En somme, la C. G. T. ne constituait qu’une sorte

de lien moral entre les deux Organisations qui la composaient. Des militants virent immédiatement le danger d’une telle situation. On sera obligé de les réunir à nouveau disait Braun (Fédération de la Métallurgie). « Le Congrès de Rennes n’a pas fait de bonne besogne ». La question de votation fut aussi posée au 10e Congrès Corporatif National. Il s’arrêta au système du vote unitaire par Syndicat, quelle que soit l’importance numérique de celui-ci. Cette question reviendra d’ailleurs par la suite devant les Congrès suivants. Elle n’a pas cessé de se poser et continuera à l’être pendant longtemps encore.

À cette époque, nous étions en plein dreyfusisme, et le Syndicalisme ressentait fortement les secousses de l’agitation provoquée par cette affaire Dreyfus ainsi que par les crises industrielles qui se produisirent alors.

Aussitôt le Congrès de Rennes terminé, la grève des Terrassiers de la Seine, auxquels s’étaient joints un grand nombre de travailleurs du Bâtiment, battait son plein. 50.000 ouvriers au moins étaient en grève. Le moment parut propice pour engager la lutte et déclencher la grève générale.

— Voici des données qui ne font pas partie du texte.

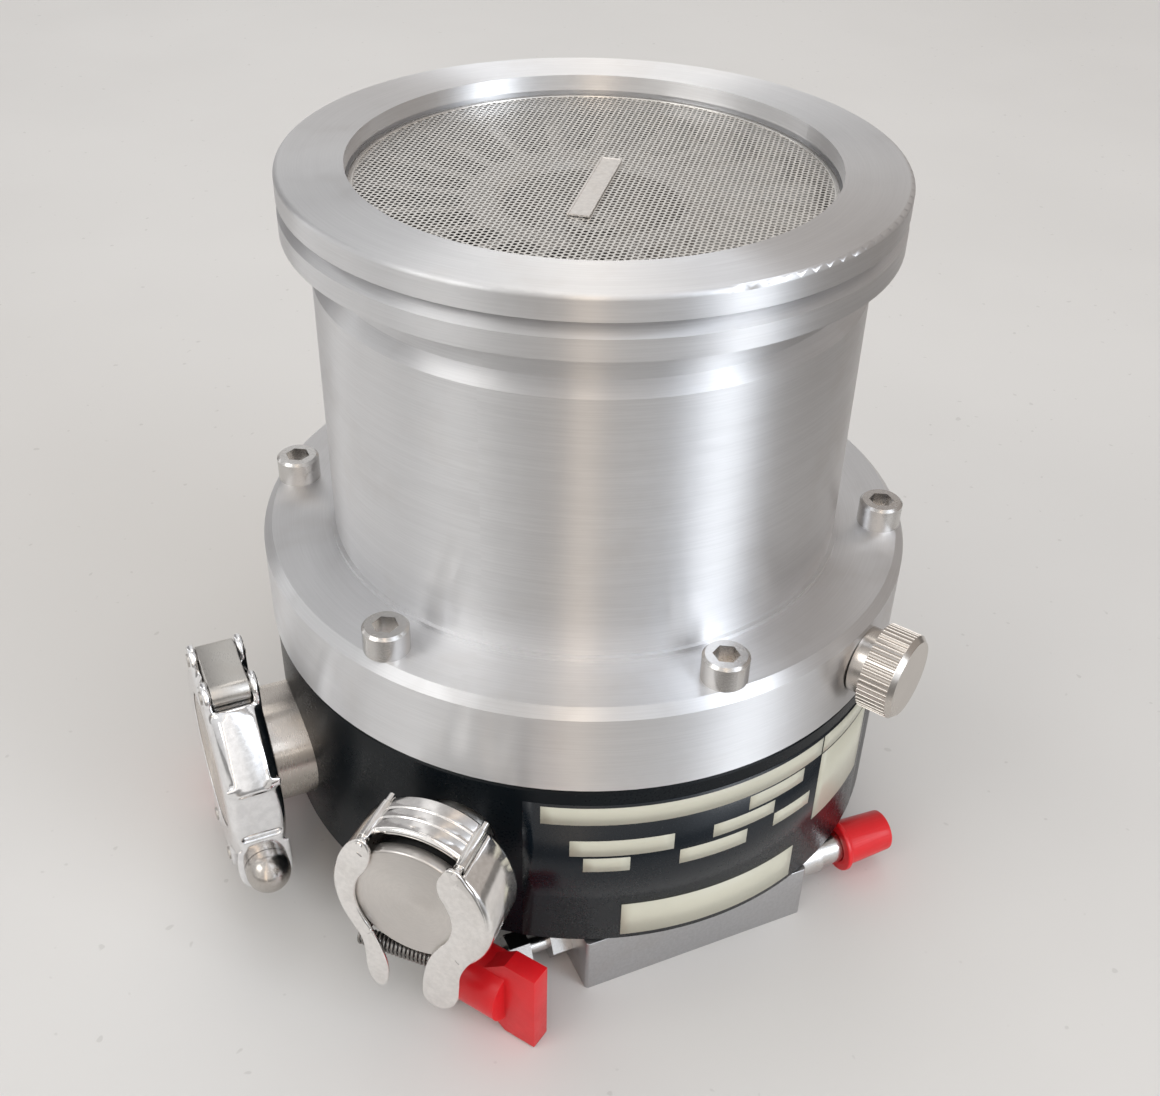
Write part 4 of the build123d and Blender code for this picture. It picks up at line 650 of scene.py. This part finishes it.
# ---- side port: blank flange, clip and spring --------------------------------------
def build_side_clip():
    at_port = port_frame(SIDE_ANGLE, SIDE_HEIGHT, JOINT_REACH)

    def set_in(shape):
        return place_shape(shape, at_port)

    blank = turned([(0.0, 2.2), (11.2, 2.2), (15.0, 3.2), (15.0, 6.1), (0.0, 6.1)], 0.5, 128)
    piece = new_piece("side_blank", set_in(blank), finish["blank_stainless"], "pump")
    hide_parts("side_blank_flange")

    left = [(-12.4, 15.0), (-14.6, 12.2), (-16.9, 6.0), (-17.5, -0.7), (-16.6, -6.4), (-14.6, -10.8),
            (-12.6, -14.6), (-11.9, -19.0), (-11.8, -23.2), (-11.2, -27.2), (-9.4, -29.6), (-7.6, -28.8),
            (-6.8, -26.0), (-6.7, -21.4), (-7.5, -18.1), (-8.7, -14.4), (-10.2, -10.8), (-11.7, -8.0),
            (-12.9, -4.4), (-13.0, -0.6), (-12.0, 3.4), (-9.9, 7.2), (-8.6, 11.0), (-8.7, 14.4),
            (-10.0, 16.2)]
    right = [(9.9, 15.9), (7.2, 13.0), (6.3, 10.2), (6.6, 7.2), (8.0, 4.0), (9.1, 0.4), (8.9, -4.0),
             (7.7, -7.4), (5.6, -10.6), (3.6, -14.5), (2.3, -19.3), (1.6, -24.6), (2.0, -28.6), (4.6, -30.4),
             (7.6, -29.6), (9.6, -26.6), (10.3, -22.0), (10.7, -17.6), (12.2, -13.6), (15.0, -8.8),
             (17.0, -3.0), (17.3, 2.6), (15.8, 8.0), (13.4, 12.4)]
    sheet_thickness, sheet_edge, sheet_middle = 1.05, 0.42, 6.72
    section = [(15.2, -7.25), (18.3, -7.25, 1.6), (18.3, 7.25, 1.6), (15.2, 7.25), (15.2, 6.35),
               (17.4, 6.35, 0.7), (17.4, -6.35, 0.7), (15.2, -6.35)]
    back = [(12.2, -7.3), (17.4, -7.3), (17.4, -6.3), (12.2, -6.3)]
    for name, outline, first, last in (("left", left, 131.0, 231.0), ("right", right, -51.0, 49.0)):
        front = sheet(outline, sheet_thickness, sheet_edge)
        bmesh.ops.translate(front, vec=(0, 0, sheet_middle), verts=front.verts)
        band = turned(section, 0.2, 40, first, last, 2)
        lip = turned(back, 0.3, 40, first, last, 2)
        jaw = joined(front, band, lip)
        piece = new_piece("side_jaw_" + name, set_in(jaw), finish["clip_stainless"], "clip_jaw_" + name)
        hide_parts("clip_jaw_" + name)

    ribs = [(16.9, -7.0), (18.3, -7.0, 0.6), (18.3, -3.6), (17.95, -3.3), (18.3, -3.0), (18.3, -0.8),
            (17.95, -0.5), (18.3, -0.2), (18.3, 3.3, 1.2), (17.0, 3.3), (17.0, 2.6), (17.4, 2.4),
            (17.4, -6.4), (16.9, -6.4)]
    link = turned(ribs, 0.12, 40, 57.0, 123.0, 2)
    knuckle_spread, knuckle_height = 10.7, 14.72
    knuckles = []
    for side in (-1, 1):
        knuckle = turned([(0.8, -5.2), (1.25, -5.2), (1.25, 5.2), (0.8, 5.2)], 0.1, 24)
        bmesh.ops.translate(knuckle, vec=(side * knuckle_spread, knuckle_height, 0), verts=knuckle.verts)
        knuckles.append(knuckle)
    piece = new_piece("side_clip_link", set_in(joined(link, *knuckles)), finish["clip_stainless"], "pump")
    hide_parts("clip_link_band")

    low, high = -14.6, 6.0  # the coil's ends, across the port
    turns, coil, wire = 21, 1.6, 0.38
    along_port = Matrix.Translation((low, -18.8, 4.0)) @ Matrix.Rotation(math.pi / 2, 4, "Y")
    spring = bmesh.new()
    bmesh.ops.create_circle(spring, segments=8, radius=wire, matrix=Matrix.Rotation(math.pi / 2, 4, "X"))
    bmesh.ops.translate(spring, vec=(coil, 0, 0), verts=spring.verts)
    steps = 14 * turns
    bmesh.ops.spin(spring, geom=spring.verts[:] + spring.edges[:], cent=(0, 0, 0), axis=(0, 0, 1),
                   dvec=(0, 0, (high - low) / steps), angle=math.tau * turns, steps=steps)
    bmesh.ops.holes_fill(spring, edges=[edge for edge in spring.edges if edge.is_boundary])
    bmesh.ops.transform(spring, matrix=along_port, verts=spring.verts)
    piece = new_piece("side_clip_spring", set_in(spring), finish["wire"], "pump")
    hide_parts("clip_spring")


build_camera()
build_room()
paint_nodes()
build_inlet_screen()
build_labels()
build_side_clip()
build_soft_pieces()

scene.view_settings.view_transform = "Standard"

Les Fédérations des Métallurgistes et des Cheminots se montrèrent très enthousiastes pour ce mouvement. C’est surtout de la Fédération des Cheminots que le signal était attendu pour ce mouvement, dont on escomptait beaucoup en raison de l’effet politique et économique qu’il ne devait pas manquer de produire, à la veille de l’Exposition Universelle de Paris (1900).

Le Gouvernement ayant intercepté les ordres de grève des Cheminots, l’échec fut complet dans cette corporation et, par répercussion, dans toutes les autres.

Lagailse, secrétaire de la C. G. T. et secrétaire adjoint des Cheminots, démissionna.

Par contre, les organisations du Bâtiment, mais elles seules, obtinrent de sensibles améliorations qui devaient, par la suite, largement contribuer au développement du syndicalisme dans cette importante industrie.

L’agitation au sujet de l’affaire Dreyfus sépara en deux groupes les forces ouvrières. Pendant que les unes étaient pour la révision, avec ceux qui suivaient Jaurès et Allemane dans le Parti socialiste, les autres se tenaient dans la neutralité. Les anarchistes participèrent, eux, activement à l’agitation « Dreyfusarde » avec Sébastien Faure, au premier rang de la bataille.

L’aboutissant de cette campagne fut le triomphe de la coalition des gauches et l’entrée de Millerand dans le ministère Waldeck-Rousseau, aux côtés de Galiffet le massacreur des Communards. Drôle de symbole qui prendra par la suite toute sa signification, lorsque Millerand arrivera au pinacle.

Et c’est à ce moment que s’ouvrit ce qu’on a appelé la période du Millerandisme, dont le but consistait à enrégimenter les forces ouvrières pour soutenir un pouvoir d’État chancelant. Le programme du Millerandisme fut exposé à Saint-Mandé en 1901, par son auteur.

Quoique habile, ce calcul n’eut pas les résultats attendus par les libéraux flanqués de Millerand-le-Renégat.

Toutes les prévisions de Millerand furent détruites et ses espoirs furent mis à terre par la grande grève du Creusot qui devait forcer 3.000 ouvriers à s’exiler et aboutit à la négation du droit syndical dans la contrée soumise au bon plaisir de Schneider.

L’incident sanglant survenu au cours d’une grève à la Martinique détourna définitivement les ouvriers du Millerandisme.